Marshall Loeb
Analyst · Citi
Yes. You're correct. It's really -- cap rates are about the same from big box to our shallow bay product. Those have probably caught up, and I wish there were some undiscovered markets, but as we learned going into unused Greenville, South Carolina, our newest market, we thought maybe we can dip in there, and it's maybe a little bit undiscovered, but there's a lot of good competition and good developers. And certainly, in Atlanta and Dallas, that are out there as well as Greenville. And on our -- and I don't -- I guess I wish this was a Zoom call, on our investor presentation, if anyone's curious, we usually use a CBRE chart, and it will show 30-year average supply for big box and shallow bay. And on that, our shallow bay and as they measure, it's 100 -- it's 120,000 feet and below. And our typical buildings may be 800,000 -- 80,000 to 200,000 square feet. Shallow bay deliveries are still not back to where they were at the great financial crisis. So there are certainly people looking at it, but it's hard to find the land. It's usually trickier to get the zoning and the permitting because we're a little bit more in-filled than, say, a big box on the south, far South Atlanta, far South Dallas, South West side of Phoenix.

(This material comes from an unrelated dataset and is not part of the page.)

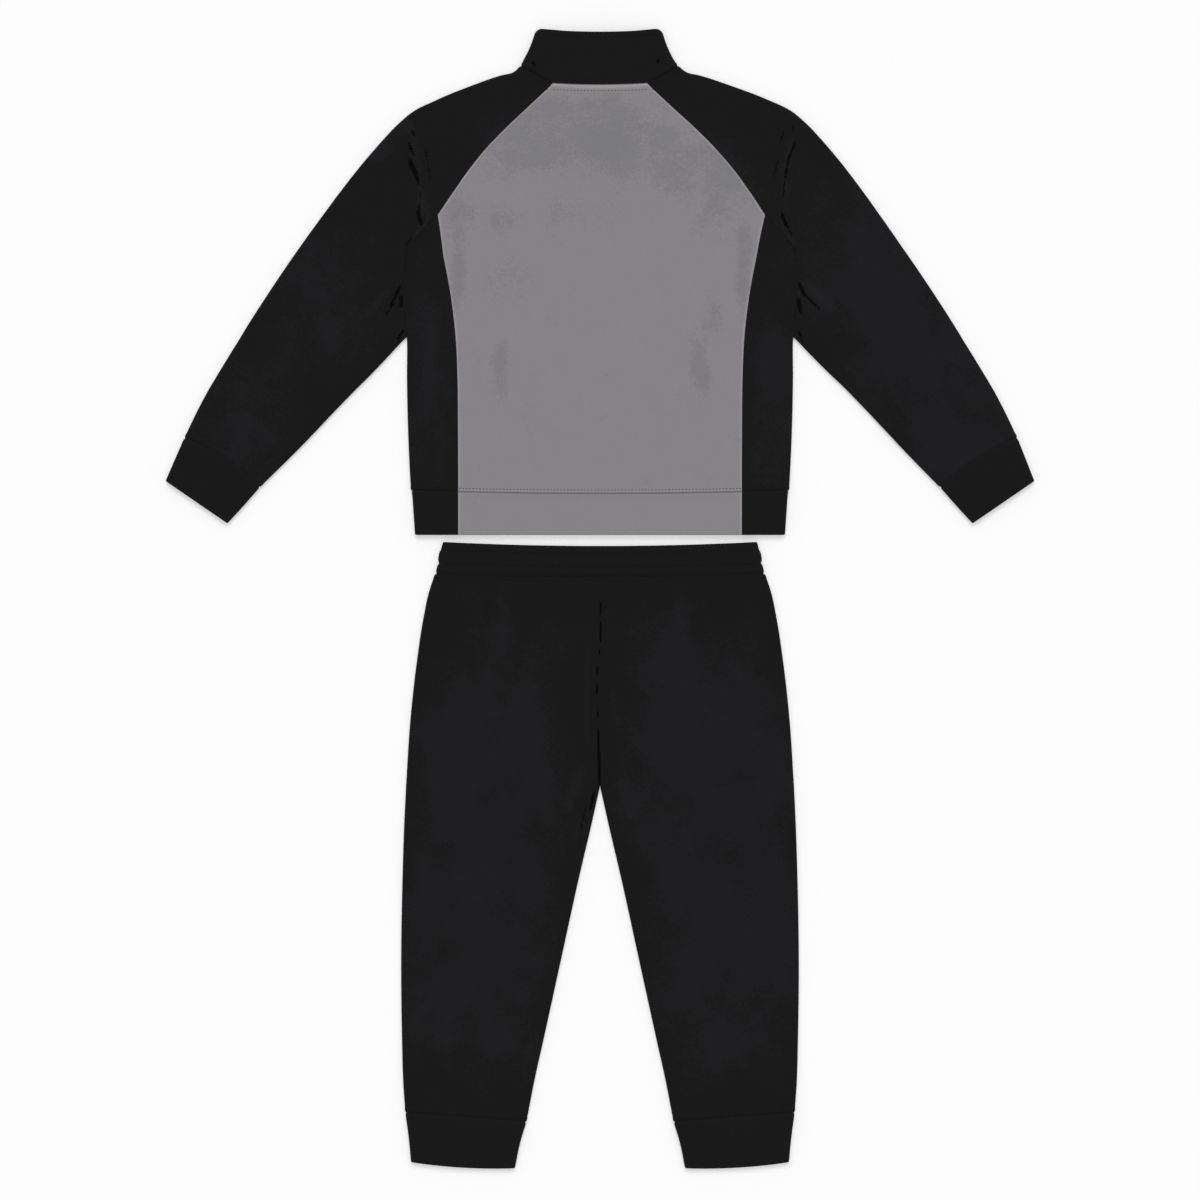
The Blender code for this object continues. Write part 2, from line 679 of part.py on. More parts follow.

And one I read thinking within Atlanta, and this is an extreme example. And but this is the third quarter CBRE report for Atlanta, but they're quoting 34.5 million square feet under construction in the metro Atlanta area. But of that, only -- and I had a hard time believing this, only 126,000 square feet of shallow bay. We would typically tell you, here in a couple of weeks, it's 10% to 15% of whatever the construction is in a given market. But that jumped off the page at me when I read that, and that's from a good firm that studies the market pretty well. So I like where we -- I'll say, fit in the food chain, it helps us get the higher development yields. It's harder and maybe a little bit slower to put out capital for us, and that's why we're probably trying to spread out geographically our development pipeline as much. But we're not going head-to-head with the big box developers on the edge of town. Those have worked the last few years, and it's just not what we do.